# Problem requirements
Below is a listing. Quote from it, exactly, the lines from the one containing "Write part 3" down to the one containing "return loft(name, rings, finish, frame, close_ends=False)", both ends included, and nothing else.

* BEGIN Information shown *

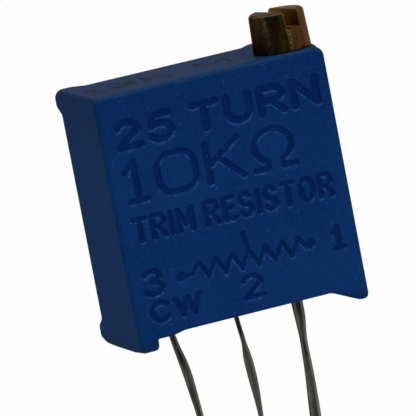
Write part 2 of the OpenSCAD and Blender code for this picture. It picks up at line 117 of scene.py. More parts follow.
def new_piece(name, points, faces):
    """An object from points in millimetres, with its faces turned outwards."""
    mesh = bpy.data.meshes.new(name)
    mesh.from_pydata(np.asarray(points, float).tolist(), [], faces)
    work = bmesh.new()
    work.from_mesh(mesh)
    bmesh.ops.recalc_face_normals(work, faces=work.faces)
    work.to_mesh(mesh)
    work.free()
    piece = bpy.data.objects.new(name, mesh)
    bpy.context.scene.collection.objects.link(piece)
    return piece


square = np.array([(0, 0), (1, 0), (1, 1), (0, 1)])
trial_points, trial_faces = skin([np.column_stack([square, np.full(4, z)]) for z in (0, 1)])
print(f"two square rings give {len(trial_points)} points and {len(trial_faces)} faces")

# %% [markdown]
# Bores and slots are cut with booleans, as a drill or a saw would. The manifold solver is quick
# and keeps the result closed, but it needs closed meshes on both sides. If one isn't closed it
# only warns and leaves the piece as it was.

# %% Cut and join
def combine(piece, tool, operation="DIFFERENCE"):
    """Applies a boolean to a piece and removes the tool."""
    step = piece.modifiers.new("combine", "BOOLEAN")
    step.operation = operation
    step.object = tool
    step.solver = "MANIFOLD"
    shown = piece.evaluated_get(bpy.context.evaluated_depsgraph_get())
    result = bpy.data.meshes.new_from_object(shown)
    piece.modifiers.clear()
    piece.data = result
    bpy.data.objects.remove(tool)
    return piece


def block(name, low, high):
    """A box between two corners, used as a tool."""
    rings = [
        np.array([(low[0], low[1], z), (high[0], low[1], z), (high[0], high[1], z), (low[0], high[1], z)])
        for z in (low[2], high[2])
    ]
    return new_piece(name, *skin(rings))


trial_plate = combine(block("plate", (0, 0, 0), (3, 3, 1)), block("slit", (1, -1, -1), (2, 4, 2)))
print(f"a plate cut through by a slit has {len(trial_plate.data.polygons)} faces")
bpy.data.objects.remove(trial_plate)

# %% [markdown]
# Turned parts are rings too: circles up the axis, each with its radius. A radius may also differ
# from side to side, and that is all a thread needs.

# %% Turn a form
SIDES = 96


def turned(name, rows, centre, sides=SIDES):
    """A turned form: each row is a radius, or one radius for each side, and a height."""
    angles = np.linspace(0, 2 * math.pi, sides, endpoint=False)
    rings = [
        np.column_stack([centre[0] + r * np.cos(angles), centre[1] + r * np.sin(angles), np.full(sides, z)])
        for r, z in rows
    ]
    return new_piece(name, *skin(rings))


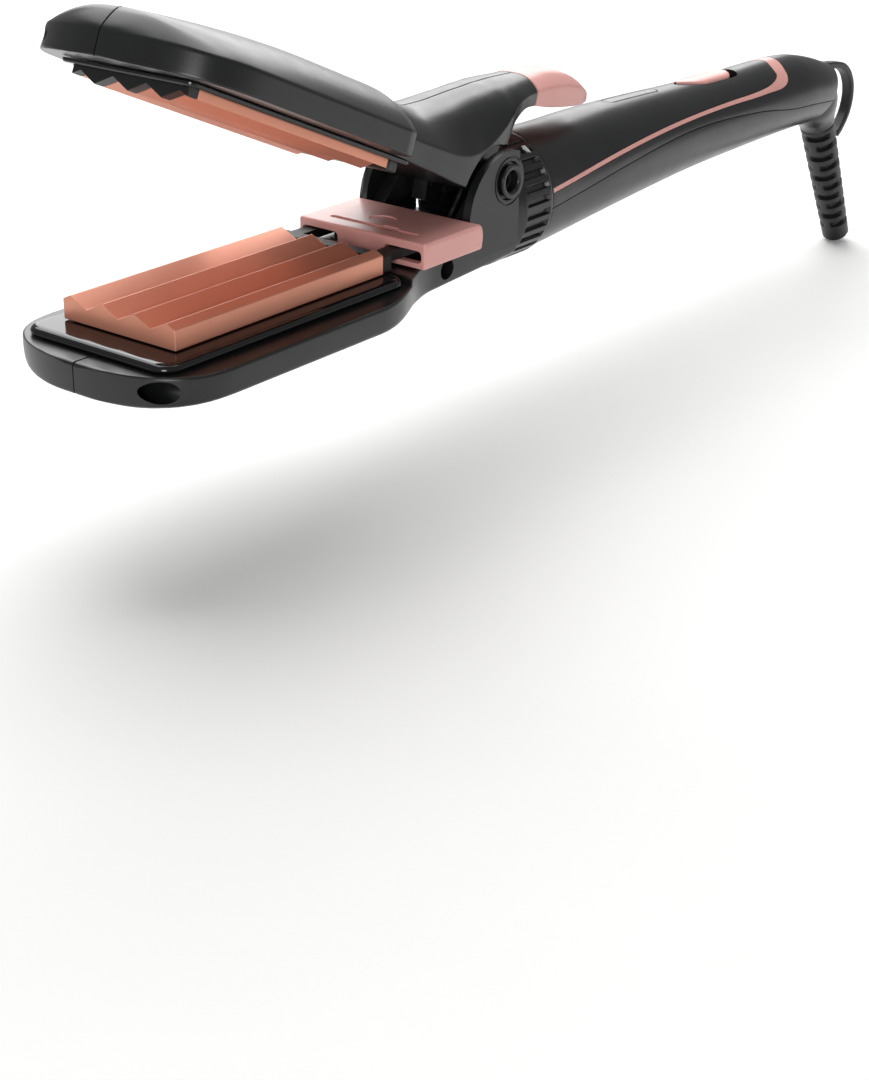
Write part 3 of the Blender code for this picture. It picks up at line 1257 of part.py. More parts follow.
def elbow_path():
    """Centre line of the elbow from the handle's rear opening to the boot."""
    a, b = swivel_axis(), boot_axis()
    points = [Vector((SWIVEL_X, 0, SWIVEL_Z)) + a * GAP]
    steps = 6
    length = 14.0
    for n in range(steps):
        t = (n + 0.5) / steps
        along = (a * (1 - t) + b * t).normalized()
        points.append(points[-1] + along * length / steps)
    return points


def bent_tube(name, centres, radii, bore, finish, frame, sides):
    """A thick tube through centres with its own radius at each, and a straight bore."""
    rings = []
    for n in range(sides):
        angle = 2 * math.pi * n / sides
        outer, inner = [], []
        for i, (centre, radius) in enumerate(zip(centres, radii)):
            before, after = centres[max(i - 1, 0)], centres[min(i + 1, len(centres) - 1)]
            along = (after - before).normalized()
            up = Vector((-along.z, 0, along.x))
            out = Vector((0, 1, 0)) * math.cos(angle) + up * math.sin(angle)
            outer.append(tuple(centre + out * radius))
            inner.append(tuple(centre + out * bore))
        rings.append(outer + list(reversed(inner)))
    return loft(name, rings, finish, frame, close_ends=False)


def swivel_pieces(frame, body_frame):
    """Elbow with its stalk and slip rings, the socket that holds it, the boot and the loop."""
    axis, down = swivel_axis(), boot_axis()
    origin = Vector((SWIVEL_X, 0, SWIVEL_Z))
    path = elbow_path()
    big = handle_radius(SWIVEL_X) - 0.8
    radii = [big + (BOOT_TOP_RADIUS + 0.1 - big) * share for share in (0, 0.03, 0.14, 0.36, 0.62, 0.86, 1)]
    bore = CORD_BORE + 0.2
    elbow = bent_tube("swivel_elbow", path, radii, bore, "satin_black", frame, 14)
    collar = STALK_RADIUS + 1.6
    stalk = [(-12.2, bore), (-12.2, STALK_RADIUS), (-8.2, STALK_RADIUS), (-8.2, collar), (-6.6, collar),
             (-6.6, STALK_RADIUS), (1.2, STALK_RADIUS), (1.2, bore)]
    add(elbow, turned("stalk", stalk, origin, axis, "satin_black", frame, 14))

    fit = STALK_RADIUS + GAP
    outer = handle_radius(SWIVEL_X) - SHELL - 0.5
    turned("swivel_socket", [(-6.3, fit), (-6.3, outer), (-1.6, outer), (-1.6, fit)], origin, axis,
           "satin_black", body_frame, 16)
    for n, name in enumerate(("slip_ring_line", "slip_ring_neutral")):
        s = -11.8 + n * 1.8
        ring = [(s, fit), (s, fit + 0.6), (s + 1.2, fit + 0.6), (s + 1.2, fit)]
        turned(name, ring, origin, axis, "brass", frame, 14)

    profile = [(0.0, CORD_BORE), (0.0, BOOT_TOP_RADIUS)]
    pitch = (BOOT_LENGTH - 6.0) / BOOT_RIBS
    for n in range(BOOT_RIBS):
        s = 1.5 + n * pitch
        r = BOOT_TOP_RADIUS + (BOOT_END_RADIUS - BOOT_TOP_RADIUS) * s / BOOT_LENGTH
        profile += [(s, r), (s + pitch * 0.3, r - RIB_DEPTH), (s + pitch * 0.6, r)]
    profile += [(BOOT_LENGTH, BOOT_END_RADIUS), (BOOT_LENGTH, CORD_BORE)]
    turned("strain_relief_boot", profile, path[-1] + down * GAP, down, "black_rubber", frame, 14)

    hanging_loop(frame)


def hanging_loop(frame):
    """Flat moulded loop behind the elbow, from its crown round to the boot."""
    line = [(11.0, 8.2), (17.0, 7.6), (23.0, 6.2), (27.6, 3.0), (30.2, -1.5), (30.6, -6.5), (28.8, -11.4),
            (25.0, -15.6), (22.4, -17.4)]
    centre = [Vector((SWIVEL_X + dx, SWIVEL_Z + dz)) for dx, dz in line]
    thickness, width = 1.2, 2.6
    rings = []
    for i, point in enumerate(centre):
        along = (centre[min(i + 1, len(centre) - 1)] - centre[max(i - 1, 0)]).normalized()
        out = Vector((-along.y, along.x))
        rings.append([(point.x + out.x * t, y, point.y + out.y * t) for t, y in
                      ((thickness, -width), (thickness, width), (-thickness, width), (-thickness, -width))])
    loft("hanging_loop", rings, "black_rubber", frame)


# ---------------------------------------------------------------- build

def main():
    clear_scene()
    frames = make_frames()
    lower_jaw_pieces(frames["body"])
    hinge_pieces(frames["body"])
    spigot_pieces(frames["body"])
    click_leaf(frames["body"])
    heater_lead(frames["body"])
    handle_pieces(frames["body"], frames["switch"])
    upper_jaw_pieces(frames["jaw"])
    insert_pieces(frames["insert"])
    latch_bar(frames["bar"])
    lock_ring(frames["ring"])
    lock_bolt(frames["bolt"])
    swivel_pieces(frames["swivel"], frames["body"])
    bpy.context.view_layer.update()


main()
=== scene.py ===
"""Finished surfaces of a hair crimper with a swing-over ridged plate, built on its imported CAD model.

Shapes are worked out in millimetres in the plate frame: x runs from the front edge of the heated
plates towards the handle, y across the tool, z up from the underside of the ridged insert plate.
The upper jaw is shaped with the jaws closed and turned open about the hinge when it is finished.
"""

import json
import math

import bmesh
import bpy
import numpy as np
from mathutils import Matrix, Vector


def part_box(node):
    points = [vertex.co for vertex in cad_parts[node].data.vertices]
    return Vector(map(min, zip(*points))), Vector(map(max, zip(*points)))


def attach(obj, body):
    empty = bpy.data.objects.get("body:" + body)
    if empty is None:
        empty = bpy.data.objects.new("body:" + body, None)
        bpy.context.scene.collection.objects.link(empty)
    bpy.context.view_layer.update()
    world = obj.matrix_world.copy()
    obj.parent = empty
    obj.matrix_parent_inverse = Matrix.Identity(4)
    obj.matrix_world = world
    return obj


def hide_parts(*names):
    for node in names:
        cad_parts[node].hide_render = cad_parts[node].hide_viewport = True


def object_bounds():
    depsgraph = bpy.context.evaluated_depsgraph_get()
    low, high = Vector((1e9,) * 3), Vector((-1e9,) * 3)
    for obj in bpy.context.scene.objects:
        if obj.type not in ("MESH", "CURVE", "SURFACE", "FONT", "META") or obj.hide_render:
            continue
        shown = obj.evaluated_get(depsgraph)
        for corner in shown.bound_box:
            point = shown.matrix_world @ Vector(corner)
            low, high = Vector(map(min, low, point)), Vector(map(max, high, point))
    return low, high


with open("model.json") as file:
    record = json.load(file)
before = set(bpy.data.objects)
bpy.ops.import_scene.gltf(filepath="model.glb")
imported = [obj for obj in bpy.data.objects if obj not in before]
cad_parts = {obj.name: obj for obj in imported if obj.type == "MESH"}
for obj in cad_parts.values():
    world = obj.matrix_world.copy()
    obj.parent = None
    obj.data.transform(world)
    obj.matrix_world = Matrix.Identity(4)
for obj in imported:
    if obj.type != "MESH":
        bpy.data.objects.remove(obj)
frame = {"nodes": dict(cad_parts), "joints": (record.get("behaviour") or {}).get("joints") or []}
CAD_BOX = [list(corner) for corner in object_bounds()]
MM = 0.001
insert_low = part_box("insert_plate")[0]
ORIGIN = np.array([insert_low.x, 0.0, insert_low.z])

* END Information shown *

# Correct output
Write part 3 of the Blender code for this picture. It picks up at line 1257 of part.py. More parts follow.
def elbow_path():
    """Centre line of the elbow from the handle's rear opening to the boot."""
    a, b = swivel_axis(), boot_axis()
    points = [Vector((SWIVEL_X, 0, SWIVEL_Z)) + a * GAP]
    steps = 6
    length = 14.0
    for n in range(steps):
        t = (n + 0.5) / steps
        along = (a * (1 - t) + b * t).normalized()
        points.append(points[-1] + along * length / steps)
    return points


def bent_tube(name, centres, radii, bore, finish, frame, sides):
    """A thick tube through centres with its own radius at each, and a straight bore."""
    rings = []
    for n in range(sides):
        angle = 2 * math.pi * n / sides
        outer, inner = [], []
        for i, (centre, radius) in enumerate(zip(centres, radii)):
            before, after = centres[max(i - 1, 0)], centres[min(i + 1, len(centres) - 1)]
            along = (after - before).normalized()
            up = Vector((-along.z, 0, along.x))
            out = Vector((0, 1, 0)) * math.cos(angle) + up * math.sin(angle)
            outer.append(tuple(centre + out * radius))
            inner.append(tuple(centre + out * bore))
        rings.append(outer + list(reversed(inner)))
    return loft(name, rings, finish, frame, close_ends=False)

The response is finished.